The survey of 24,000 firms draws on the Bureau of Labor Statistics’ methodology for classifying workers, based on the BLS quarterly census of employment and wages. Researchers made nearly 400,000 calls to employers and sent 40,000 emails to collect data from 23,000 businesses. About 5,500 of the 24,000 respondents provided full responses to the survey, the authors said.
This detail filled in gaps — some very large — in the Labor Department assessment of energy jobs and the picture from surveyed employers, Foster said.
The survey’s job total in the wind energy sector was 15 times higher than the BLS report and almost 100 times greater than in solar. "This plays out in virtually every one of these technologies," Foster said.
The count of direct solar jobs in New York state came to just 61 jobs in 2017, according to BLS.
"Why on Earth would [the New York State Energy Research and Development Authority] be interested in continuing to invest in the solar industry if at the end of a decade it only produced 61 jobs, because that’s what the BLS data would show you," Foster said.
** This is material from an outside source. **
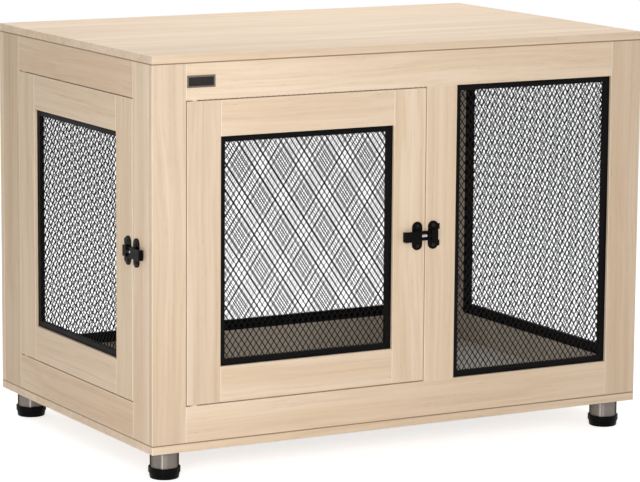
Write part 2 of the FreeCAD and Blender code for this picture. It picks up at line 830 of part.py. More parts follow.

The study’s conclusion is that solar supported 12,411 jobs in the state.
One reason for the discrepancies is the way contract maintenance workers are counted. Utilities increasingly rely on contractors, but they aren’t counted as part of the utility job classification.
Likewise, installers of residential photovoltaic solar panels are classified as roofers and electricians. Those who design wind turbines likely are not associated with energy at all, he added.
The authors said the most surprising survey finding was the sustained growth of jobs related to increasing energy efficiency of a wide variety of products, from appliances to home insulation to factories installing combined heat and power units.
This category added 67,000 net new jobs in 2017, a 3 percent growth rate and twice the national average. The number of jobs related to combined heat and power grew by 9,000, a 55 percent rate compared with 2016.
"Since no one had studied this industry before with a direct survey, it provided the first-ever look at what’s going on with how businesses are trying to embrace these new technologies," the study said.